…and the prize for best costume goes to…

teachers & staff
teachers & staff

A few girls refused to come into my dorm room. The Ouija board frightened them. A young man who lived in the dorm next door told me I was in danger because I had a Tarot card board. When I pointed out to him that my mom had painted the board and it was the last thing she gave me before she died (and about three months before this conversation), he insisted I get rid of the board anyway because “Satan was clever that way.”

A coworker said I was a lesbian because I took a class called–Women in Literature. The headmaster at a school in Bulgaria told the other teachers I was having an affair with a married man. He said this after I ignored his advances. A classmate in high school drew a picture of me sitting on a car dressed like a hooker. He passed it around the school. I don’t even know why. After that movie, Something about Amelia was on TV, kids at school would say to me, “So, what’s it like to live alone with your dad?”

Once in a while I ask my students what they think about writers and artists. Do they know any? No, my students say. What do they think creative people are like? I ask. They’re crazy. They’re depressed. They’re intelligent. They’re wild. They’re free. They drink, have affairs, and die early, my students reply.

How do you feel when you tell people you’re a writer?
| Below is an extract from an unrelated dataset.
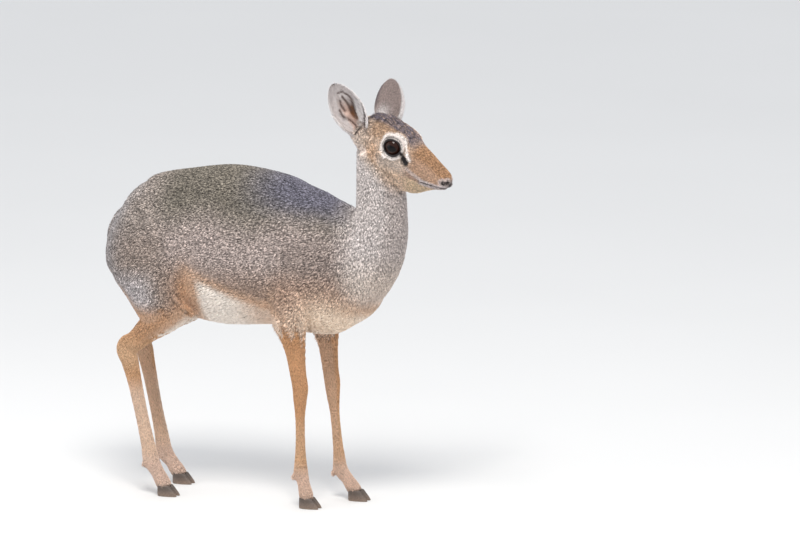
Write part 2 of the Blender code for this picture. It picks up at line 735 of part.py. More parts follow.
def make_claw(name, foot, sign, group):
    """One claw of a cloven hoof: pointed ovals that shrink and set back from the ground up."""
    turns = np.linspace(0, 2 * np.pi, 14, endpoint=False)
    points = []
    for height, half_length, half_width, setback in CLAW_PROFILE:
        x = foot.x + CLAW_FORWARD + setback + half_length * np.cos(turns)
        y = foot.y + sign * CLAW_SPREAD + half_width * np.sin(turns) * (1 - CLAW_TAPER * np.cos(turns))
        points += list(zip(x, y, np.full(len(turns), height)))
    made = outward_faces(mesh_from(name, points, tube_faces(len(CLAW_PROFILE), len(turns))))
    made.materials.append(material("horn"))
    return add_object(name, made, group)


def make_limb(body, name, outline, sign, joints, group, cutters):
    """Parts a leg from the body, its shank from the leg, and stands two claws under it."""
    low, high = sorted((sign * LEG_INSIDE, sign * LEG_OUTSIDE))
    leg = split(body, name + "_leg", prism(name + "_cut", outline, low, high, cutters), group, cutters)
    knee = (joints[-3][0], joints[-3][1], SHANK_TOP[name])
    shank = split(leg, name + "_shank", block(name + "_below", knee, (0, 0, -1), cutters), group, cutters)
    floor = block(name + "_coronet", (*joints[-1][:2], CORONET + GAP), (0, 0, -1), cutters)
    combine(shank, floor, "DIFFERENCE")
    foot = Vector(joints[-1])
    for way, where in ((-1, "a"), (1, "b")):
        make_claw(f"{name}_hoof_{where}", foot, way, group)
    return leg, shank


def make_body(group, cutters):
    body = fused("torso", body_shapes(), BODY_VOXEL, TRUNK_ROUNDS, group, soft_above=SOFT_ABOVE)
    thinned(body, BODY_SHARE)
    neck = split(body, "neck", block("neck_side", *NECK_CUT, cutters), group, cutters)
    head_side = block("head_side_gap", *HEAD_CUT, cutters)
    combine(neck, grown("head_gap", head_side, GAP * math.sqrt(3), cutters), "DIFFERENCE")
    limbs = []
    for side, sign in (("right", -1), ("left", 1)):
        limbs += make_limb(body, "hind_" + side, HAUNCH_OUTLINE, sign, HIND_JOINTS[side], group, cutters)
        limbs += make_limb(body, "fore_" + side, FORELEG_OUTLINE, sign, FORE_JOINTS[side], group, cutters)
    return body, neck, limbs


def make_tail(body, group, cutters):
    points, faces = loft(TAIL, steps=2, sides=14)
    tail = add_object("tail", mesh_from("tail", points, faces), group)
    return combine(tail, grown("rump_skin", body, GAP, cutters), "DIFFERENCE")


def centre_on_floor(group):
    """Moves every piece so that the origin lies under the middle of the whole animal."""
    corners = np.vstack([points_of(thing.data) for thing in group.objects])
    low = corners.min(axis=0)
    middle = (low + corners.max(axis=0)) / 2
    shift = np.array([middle[0], middle[1], low[2]])
    for thing in group.objects:
        set_points(thing.data, points_of(thing.data) - shift)


def finish(thing, name):
    if not thing.data.materials:
        thing.data.materials.append(material(name))
    thing.data.shade_smooth()
    thing.data.set_sharp_from_angle(angle=math.radians(40))


def build():
    clear_scene()
    group = collection("dik_dik")
    cutters = collection("cutters", cutters=True)
    body, neck, limbs = make_body(group, cutters)
    head = make_head(group, cutters)
    ears = [make_ear(side, head, group, cutters) for side in ("right", "left")]
    tail = make_tail(body, group, cutters)
    for thing in (body, neck, head, tail):
        finish(thing, "coat")
    for thing in limbs:
        finish(thing, "leg")
    for thing in ears:
        finish(thing, "ear")
    centre_on_floor(group)


build()
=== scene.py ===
"""Looks of the standing dik-dik: one skin over the whole body, its coat, eyes and hooves.

The skin is a set of lofts through named cross-sections, fused into one closed surface and drawn in by
the depth of the coat. The coat is about a quarter of a million small tufts, each a closed spindle of six
faces, that lie along the body as the hair does. Metres, +Z up, the animal faces +X, its left is +Y.
"""

import math

import bpy
import numpy as np
from mathutils import Matrix, Vector


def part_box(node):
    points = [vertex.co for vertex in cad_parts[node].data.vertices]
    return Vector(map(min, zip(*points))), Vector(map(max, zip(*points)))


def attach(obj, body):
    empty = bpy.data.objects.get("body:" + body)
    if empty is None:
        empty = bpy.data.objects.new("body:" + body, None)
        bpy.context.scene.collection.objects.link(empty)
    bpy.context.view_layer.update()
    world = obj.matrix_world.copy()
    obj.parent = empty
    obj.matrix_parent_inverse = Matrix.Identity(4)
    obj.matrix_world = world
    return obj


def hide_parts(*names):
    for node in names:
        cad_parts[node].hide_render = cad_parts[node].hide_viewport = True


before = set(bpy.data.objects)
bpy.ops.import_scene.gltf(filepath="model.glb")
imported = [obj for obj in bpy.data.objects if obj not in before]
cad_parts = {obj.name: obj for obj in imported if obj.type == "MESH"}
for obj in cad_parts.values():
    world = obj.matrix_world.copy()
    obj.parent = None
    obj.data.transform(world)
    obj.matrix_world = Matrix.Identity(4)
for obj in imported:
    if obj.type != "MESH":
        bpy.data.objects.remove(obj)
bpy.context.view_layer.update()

# Fineness of the forms and of the skin, how often each is evened out, and how many triangles stay.
# From SOFT_ABOVE up, over SOFT_BAND, the body is evened as often as BODY_ROUNDS and not as LEG_ROUNDS.
BODY_VOXEL = 0.0022
BODY_ROUNDS = 84
LEG_ROUNDS = 14
HEAD_VOXEL = 0.0011
HEAD_ROUNDS = 36
SKIN_VOXEL = 0.0010
SOFT_ABOVE = 0.215
SOFT_BAND = 0.030
SKIN_TRIANGLES = 130000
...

What kind of reactions do you get? How is being a writer now as a grown-up different than what you thought it would be when you first pinned your hopes on the page?
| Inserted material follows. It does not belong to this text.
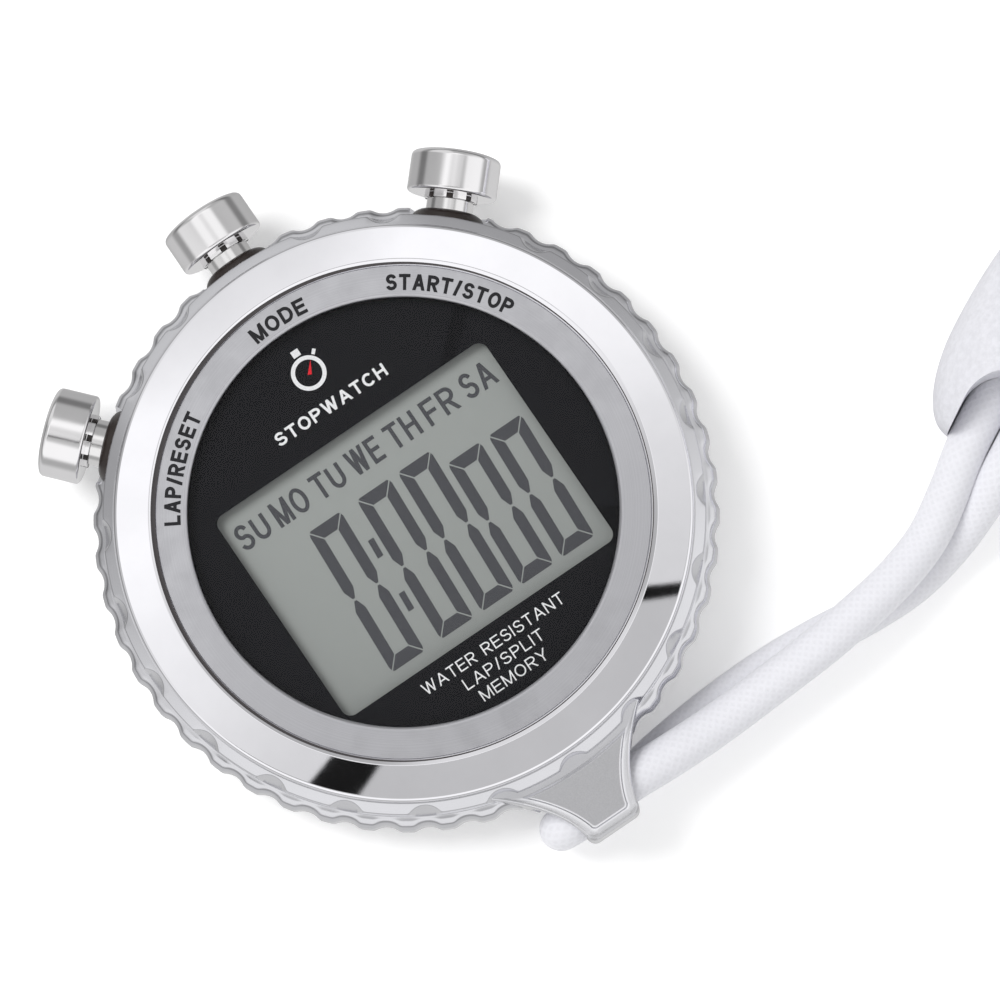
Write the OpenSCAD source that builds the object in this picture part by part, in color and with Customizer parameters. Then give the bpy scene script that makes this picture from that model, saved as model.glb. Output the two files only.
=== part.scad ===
// Hand-held digital stopwatch with three pushers, a lanyard lug and a neck lanyard.
// It lies on its back: the origin is the centre of the flat case back, +Z points up out of
// the dial, +Y to 12 o'clock and +X to 3 o'clock. Millimetres.

/* [Case] */
// Diameter over the crests of the scalloped rim
rim_d = 66.8; // [66.4:0.1:67.4]
// Height of the rim's upper face, where the shoulder rises from it
rim_top = 8.9; // [8.7:0.05:9.1]
// Inside diameter of the case
cavity_d = 51.2; // [51:0.1:51.4]
// Height of the case's front face, which the bezel sits on
case_front_z = 13.0; // [13:0.1:13.4]
// Number of scallops round the rim. The shoulder above it has half as many scoops
scallops = 48; // [36:12:60]

/* [Bezel and dial] */
// Outside diameter of the bezel
bezel_d = 61.4; // [61.2:0.1:61.6]
// Outside diameter of the label ring
label_ring_d = 52.3; // [52.2:0.05:52.4]
// Diameter of the dial that shows inside the label ring
dial_d = 45.6; // [45.4:0.1:45.8]
// Width of the display window
window_w = 34.3; // [33:0.1:34.4]
// Height of the display window, from its 12 o'clock side to its 6 o'clock side
window_h = 25.5; // [24:0.1:25.6]
// How far the display's centre is below the dial's centre, towards 6 o'clock
window_drop = 2.1; // [2:0.05:2.2]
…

3 thoughts on “…and the prize for best costume goes to…

  1. Honestly, I never had any pre-conceived notions of how a writer should behave. My mom was a writer (unpublished, but very active in local groups) and while she was depressed and unstable and married lots of times, I never equated her hang-ups with the writer mentality, just upbringing. I read voraciously but for some reason never felt the need to find out about the authors of my favorite books. I guess because writing was such a deep part of me that it seemed normal and mundane.
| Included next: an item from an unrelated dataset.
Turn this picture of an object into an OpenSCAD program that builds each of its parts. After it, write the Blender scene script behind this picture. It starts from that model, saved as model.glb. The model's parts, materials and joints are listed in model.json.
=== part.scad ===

    Usually when I tell people I’m a writer they think it’s cool. Sometimes one’ll tell me he’s a writer, too, and I get all excited, but then he goes on to tell me the plot of his single book, the one he’s had planned for a couple of years but has not written. That’s deflating, because that person doesn’t understand what I mean when I call myself a writer.

  2. I know these stories weren’t funny to you at the time, but they do have a sort of perversely amusing charm to them. 🙂

    Just about no one I grew up with, I think, really had any idea what it meant to be a writer (or an artist, for that matter) — not in the sense that it connoted a lifestyle. Somebody who wrote well and regularly might (or might not) turn out to be a writer professionally, but “to be a writer” meant only that you performed the act of writing. Likewise painting, dancing, etc. This resulted directly, I think, from a small-town middle-class and mostly blue-collar environment. We’d hear about the crazy stunts and situations that actors and singers and writers and so on would get involved with, but those people were always at a great remove from us. We didn’t know anybody like that. Those were probably just the exceptionally strange ones — the newsworthy ones — the exceptions.

    Only when I got in college did I start to meet (and more importantly, find myself talking to and actually liking) pen-wielding eccentrics leading unconventional lifestyles, wearing… interesting clothing, managing their diets along moral and ethical lines, and so on.

    Writing’s a lot harder than I used to imagine. Writing well takes every scrap of attention. I would never have imagined I’d end up in Florida as a computer person, but, well, those are life things — not related at all, really, to writing.

  3. Writing turned out to be harder than I thought when I was young. Well, harder to do well. When I was young, the words just poured out of me. And it is harder to succeed and get published than I thought it would be when I was young. And many more people have given up on writing than I thought would.

    What do people think a writer is like? I can’t really answer that question. I’ve never looked at it from the outside. I am rarely in circles where people don’t have artistic ambitions and when I am, I have no idea what they think.

    I do, however, refuse to buy in to that whole crazy artist thing. I don’t think an artist/writer has to be tortured, drunk, drug addicted, suicidal, or starving.